Huayconi, Bolivia  –  Community water systems have been one of the most important technologies for villages in Bolivia to access safe drinking water. The CHOICE team has become expert in the implementation process. This year working side-by-side with villagers, CHOICE completed the largest water system ever in the region. Imagine hand-trenching 35 miles of pipe at 13,000 ft elevation just to have clean water! Huayconi, Bolivia is a motivated village.just the kind CHOICE loves to work with.

Learning with Vegetables

Batallas, Bolivia  –  After pilot testing and studying the impact of this new innovation to school room construction, the municipal government of Batallas, in collaboration with the CHOICE team, has determined that all their future schools will be built with this design. By turning one of the walls into greenhouse panels and allowing for gardens to be planted inside the schoolroom, children find themselves warm, comfortable and inspired for learning amongst vegetables they themselves are growing for their own school lunches. Teachers are seeing dramatic increases in classroom participation, focus and a huge improvement on their national exam results.
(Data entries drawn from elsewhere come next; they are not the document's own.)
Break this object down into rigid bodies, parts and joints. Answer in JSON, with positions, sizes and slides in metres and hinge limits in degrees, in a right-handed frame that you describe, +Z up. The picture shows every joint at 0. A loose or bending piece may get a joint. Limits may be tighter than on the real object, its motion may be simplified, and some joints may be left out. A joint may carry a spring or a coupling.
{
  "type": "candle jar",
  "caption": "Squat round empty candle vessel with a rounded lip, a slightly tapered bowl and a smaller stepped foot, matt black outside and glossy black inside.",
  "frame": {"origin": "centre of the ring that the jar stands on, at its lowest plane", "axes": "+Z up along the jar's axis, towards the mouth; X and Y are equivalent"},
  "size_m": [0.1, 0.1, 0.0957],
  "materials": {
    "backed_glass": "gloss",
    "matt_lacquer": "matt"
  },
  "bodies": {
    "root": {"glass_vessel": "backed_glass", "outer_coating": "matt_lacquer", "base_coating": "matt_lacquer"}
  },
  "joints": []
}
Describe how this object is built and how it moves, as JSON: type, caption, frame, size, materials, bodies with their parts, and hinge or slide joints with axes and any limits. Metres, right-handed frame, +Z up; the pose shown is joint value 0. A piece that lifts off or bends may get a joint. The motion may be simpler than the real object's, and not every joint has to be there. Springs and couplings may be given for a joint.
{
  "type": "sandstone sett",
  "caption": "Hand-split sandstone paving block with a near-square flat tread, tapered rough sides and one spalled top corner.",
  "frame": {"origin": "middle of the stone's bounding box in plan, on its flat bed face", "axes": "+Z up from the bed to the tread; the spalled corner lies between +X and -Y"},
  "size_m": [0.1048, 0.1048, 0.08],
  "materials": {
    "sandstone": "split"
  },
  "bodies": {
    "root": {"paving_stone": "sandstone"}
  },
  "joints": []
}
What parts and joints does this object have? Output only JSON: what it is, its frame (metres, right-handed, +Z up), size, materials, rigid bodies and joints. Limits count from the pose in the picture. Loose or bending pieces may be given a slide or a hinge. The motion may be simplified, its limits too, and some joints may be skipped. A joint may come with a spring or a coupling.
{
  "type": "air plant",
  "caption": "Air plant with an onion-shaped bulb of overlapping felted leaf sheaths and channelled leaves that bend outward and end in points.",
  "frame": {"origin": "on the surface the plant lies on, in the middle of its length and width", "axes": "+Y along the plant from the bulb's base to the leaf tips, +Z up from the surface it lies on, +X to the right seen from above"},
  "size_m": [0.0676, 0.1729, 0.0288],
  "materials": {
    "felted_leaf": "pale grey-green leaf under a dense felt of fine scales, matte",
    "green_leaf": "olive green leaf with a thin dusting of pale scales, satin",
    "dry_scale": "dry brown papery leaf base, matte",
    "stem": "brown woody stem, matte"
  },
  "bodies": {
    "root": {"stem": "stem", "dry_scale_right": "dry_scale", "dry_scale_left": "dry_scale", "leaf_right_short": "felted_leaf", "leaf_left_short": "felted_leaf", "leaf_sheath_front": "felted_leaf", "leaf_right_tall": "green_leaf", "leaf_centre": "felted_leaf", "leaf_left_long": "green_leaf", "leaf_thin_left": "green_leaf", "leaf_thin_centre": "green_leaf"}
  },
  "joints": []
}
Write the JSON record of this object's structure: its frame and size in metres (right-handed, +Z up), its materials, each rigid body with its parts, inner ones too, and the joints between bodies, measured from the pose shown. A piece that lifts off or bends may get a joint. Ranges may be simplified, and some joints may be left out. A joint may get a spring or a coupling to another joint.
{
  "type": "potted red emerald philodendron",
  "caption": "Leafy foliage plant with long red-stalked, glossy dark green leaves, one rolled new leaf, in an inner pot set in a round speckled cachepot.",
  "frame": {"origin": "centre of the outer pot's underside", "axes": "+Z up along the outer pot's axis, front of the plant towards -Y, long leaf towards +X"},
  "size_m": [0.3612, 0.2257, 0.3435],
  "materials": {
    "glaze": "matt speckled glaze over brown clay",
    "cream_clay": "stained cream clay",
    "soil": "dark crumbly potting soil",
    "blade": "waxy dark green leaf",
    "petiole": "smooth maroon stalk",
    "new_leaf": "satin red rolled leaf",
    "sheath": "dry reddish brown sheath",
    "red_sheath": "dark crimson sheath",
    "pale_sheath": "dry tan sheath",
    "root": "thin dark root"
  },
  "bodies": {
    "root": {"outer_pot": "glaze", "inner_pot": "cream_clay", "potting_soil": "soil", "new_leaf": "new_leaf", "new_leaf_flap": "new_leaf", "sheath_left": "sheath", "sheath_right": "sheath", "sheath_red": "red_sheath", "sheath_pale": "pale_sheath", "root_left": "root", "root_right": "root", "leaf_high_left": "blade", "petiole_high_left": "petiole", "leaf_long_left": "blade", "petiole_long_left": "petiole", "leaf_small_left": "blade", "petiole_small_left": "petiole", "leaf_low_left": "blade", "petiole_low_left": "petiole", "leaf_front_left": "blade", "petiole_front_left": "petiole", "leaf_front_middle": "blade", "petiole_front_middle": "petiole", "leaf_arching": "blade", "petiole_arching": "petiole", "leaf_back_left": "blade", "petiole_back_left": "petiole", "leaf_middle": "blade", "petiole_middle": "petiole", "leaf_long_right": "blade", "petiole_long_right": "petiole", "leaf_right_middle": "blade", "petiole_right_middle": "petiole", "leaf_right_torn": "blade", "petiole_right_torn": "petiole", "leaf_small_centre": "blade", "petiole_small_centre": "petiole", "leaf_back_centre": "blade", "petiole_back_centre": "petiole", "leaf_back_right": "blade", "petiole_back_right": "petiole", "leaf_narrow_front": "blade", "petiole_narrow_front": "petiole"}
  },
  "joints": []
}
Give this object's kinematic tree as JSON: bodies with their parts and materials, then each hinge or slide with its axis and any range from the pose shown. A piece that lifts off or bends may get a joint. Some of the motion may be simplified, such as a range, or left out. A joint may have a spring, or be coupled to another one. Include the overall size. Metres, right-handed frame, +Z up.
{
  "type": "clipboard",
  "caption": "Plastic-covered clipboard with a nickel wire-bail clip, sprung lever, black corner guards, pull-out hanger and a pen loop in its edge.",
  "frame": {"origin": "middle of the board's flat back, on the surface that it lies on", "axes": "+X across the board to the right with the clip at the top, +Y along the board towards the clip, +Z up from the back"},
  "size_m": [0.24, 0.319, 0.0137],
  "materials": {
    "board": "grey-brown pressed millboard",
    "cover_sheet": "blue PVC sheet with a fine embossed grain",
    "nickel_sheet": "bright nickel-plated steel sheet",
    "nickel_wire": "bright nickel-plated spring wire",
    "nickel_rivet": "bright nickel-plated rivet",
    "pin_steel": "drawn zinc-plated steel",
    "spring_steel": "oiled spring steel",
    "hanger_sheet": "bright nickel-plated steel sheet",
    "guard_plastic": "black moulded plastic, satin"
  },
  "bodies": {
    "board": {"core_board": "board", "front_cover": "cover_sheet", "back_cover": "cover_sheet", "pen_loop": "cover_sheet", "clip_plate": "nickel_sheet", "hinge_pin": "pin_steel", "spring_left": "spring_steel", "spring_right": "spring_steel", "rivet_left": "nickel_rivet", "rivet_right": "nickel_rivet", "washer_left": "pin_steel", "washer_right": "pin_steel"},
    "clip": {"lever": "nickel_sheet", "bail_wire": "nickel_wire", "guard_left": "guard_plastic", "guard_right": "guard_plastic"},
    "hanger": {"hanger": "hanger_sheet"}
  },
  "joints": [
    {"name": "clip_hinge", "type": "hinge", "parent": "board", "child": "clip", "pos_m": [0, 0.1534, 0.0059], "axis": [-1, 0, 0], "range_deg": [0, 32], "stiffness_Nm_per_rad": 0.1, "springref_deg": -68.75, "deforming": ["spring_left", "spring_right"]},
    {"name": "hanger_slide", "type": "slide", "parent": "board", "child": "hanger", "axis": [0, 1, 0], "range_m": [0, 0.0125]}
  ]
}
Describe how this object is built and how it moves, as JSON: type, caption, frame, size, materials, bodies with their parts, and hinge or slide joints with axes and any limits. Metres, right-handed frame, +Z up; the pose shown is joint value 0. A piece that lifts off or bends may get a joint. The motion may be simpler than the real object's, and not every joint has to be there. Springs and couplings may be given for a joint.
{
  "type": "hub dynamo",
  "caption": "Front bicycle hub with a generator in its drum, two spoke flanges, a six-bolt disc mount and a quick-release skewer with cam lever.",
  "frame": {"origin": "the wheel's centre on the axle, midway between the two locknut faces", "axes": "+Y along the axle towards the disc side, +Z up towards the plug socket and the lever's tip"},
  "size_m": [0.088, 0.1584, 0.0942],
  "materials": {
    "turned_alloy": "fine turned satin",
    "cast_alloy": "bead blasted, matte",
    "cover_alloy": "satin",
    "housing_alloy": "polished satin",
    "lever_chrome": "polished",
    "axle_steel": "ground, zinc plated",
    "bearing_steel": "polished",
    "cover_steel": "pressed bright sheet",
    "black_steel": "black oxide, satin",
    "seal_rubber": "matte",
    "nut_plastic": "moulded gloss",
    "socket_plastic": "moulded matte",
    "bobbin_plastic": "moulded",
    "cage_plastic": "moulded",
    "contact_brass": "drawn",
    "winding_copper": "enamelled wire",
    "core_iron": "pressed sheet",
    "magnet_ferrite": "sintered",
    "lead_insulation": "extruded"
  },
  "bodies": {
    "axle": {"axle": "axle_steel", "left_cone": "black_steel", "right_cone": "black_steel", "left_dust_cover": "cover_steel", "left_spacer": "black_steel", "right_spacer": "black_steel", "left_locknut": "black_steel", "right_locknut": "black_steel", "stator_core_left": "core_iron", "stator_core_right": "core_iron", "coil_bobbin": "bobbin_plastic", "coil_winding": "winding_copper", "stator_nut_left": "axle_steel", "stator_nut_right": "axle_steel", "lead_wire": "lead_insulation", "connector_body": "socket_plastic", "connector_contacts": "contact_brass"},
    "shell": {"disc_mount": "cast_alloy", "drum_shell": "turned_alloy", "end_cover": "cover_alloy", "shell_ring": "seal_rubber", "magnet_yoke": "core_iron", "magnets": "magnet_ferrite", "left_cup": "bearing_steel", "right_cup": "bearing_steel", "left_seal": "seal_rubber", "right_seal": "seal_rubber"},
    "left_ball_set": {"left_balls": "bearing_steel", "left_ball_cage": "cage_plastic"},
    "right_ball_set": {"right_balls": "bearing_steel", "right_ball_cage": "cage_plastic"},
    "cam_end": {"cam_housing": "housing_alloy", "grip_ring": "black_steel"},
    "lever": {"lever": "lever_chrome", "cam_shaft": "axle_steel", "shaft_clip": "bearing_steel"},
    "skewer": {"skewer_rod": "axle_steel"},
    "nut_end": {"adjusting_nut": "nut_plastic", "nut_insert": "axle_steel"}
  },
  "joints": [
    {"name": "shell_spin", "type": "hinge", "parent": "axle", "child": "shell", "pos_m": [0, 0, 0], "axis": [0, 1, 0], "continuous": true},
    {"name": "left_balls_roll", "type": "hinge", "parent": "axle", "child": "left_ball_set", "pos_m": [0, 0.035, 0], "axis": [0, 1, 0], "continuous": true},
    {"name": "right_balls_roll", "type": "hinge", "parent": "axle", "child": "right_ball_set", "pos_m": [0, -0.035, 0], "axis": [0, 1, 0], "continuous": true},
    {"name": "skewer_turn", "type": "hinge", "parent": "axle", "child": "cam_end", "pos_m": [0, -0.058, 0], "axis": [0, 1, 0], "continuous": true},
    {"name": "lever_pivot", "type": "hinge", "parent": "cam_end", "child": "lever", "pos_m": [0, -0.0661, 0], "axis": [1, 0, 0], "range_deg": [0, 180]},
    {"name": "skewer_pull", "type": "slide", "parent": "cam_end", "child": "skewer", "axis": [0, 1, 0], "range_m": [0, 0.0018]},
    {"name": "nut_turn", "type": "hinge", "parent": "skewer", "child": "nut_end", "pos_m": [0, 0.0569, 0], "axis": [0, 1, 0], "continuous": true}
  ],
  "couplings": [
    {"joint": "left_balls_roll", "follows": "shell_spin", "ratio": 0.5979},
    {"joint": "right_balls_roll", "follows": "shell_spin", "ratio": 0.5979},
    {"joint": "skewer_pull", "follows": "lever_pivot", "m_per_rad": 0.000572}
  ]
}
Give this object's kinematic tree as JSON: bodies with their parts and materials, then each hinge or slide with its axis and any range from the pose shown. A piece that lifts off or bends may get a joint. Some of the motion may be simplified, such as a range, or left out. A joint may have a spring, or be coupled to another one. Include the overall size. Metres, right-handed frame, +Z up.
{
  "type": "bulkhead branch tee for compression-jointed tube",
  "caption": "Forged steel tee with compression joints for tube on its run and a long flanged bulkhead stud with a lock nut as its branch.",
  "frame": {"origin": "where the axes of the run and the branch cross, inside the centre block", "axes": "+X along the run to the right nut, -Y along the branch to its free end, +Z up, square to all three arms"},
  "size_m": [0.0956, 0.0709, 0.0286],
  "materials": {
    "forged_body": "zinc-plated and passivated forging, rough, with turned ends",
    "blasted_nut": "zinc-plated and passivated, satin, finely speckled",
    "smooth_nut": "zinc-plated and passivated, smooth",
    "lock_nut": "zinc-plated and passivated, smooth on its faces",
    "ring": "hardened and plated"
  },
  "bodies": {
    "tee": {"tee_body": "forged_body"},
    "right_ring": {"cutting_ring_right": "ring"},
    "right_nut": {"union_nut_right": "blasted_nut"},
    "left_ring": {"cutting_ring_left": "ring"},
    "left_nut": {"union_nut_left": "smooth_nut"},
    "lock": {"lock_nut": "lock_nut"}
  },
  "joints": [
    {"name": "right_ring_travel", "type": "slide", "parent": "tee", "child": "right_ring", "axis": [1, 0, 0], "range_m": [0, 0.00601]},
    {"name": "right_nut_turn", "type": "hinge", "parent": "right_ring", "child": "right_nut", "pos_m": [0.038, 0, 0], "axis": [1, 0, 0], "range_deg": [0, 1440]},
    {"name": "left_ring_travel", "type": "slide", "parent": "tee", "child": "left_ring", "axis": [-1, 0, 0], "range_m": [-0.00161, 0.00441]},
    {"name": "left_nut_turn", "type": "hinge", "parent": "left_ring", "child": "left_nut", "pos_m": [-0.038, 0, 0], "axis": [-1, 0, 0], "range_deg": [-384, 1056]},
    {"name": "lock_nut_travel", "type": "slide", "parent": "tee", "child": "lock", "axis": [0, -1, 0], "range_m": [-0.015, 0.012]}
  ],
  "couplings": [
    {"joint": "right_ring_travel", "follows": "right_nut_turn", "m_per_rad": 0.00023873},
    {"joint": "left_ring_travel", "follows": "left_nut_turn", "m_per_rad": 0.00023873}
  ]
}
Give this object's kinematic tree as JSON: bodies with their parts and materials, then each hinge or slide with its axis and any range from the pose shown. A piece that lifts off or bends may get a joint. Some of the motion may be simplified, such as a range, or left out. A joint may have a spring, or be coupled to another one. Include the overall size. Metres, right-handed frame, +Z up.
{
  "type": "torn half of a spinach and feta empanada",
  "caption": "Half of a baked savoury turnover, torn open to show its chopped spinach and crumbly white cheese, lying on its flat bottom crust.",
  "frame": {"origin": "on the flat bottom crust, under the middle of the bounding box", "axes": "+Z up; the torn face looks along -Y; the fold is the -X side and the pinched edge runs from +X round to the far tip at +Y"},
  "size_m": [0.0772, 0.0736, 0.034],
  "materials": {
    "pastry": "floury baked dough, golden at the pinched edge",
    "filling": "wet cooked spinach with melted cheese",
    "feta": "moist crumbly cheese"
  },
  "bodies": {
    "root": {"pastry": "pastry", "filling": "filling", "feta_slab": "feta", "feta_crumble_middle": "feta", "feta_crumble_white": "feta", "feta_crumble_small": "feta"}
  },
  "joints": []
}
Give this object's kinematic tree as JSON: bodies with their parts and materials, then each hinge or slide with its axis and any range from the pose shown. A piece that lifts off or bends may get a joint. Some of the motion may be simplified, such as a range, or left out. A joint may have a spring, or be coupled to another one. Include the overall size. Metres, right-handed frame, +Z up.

CHOICE Humanitarian Center Ready for Business

Viacha, Bolivia  –  The CHOICE Humanitarian Center located in Viacha, Bolivia has undergone a complete remodeling and re-construction process. It is furnished and ready to host interns, expeditions, partner NGO's and other visitors. The Center is now a self-sufficient income generating revenue source for the surrounding community. It is available for a very modest rent to NGOs and other organizations to hold workshops, retreats and other events. In July of 2010, the Center hosted its first CHOICE Humanitarian expedition keeping them cozy and warm during those frigid winter nights in the Altiplano.

The CHOICE Center in Bolivia will also double as a center of excellence in training women villagers in textile production of alpaca products and in teaching women to create festive ceramic pottery to market during the holidays.

Economic Development - We Can Build It

Viacha, Bolivia  –  A new CHOICE Humanitarian fabricating workshop is under construction. The workshop will increase production rates of village partner teams to fabricate hand-pumps, greenhouse structures, maintain vehicles and build a variety of equipment needed for village projects.

Even the Cows are Cooperating

Muro Amaya, Bolivia  –  The CHOICE team is also working on a diary cooperative project with the village of Muro Amaya, Bolivia in collaboration with the Municipal government of Torino, Italy.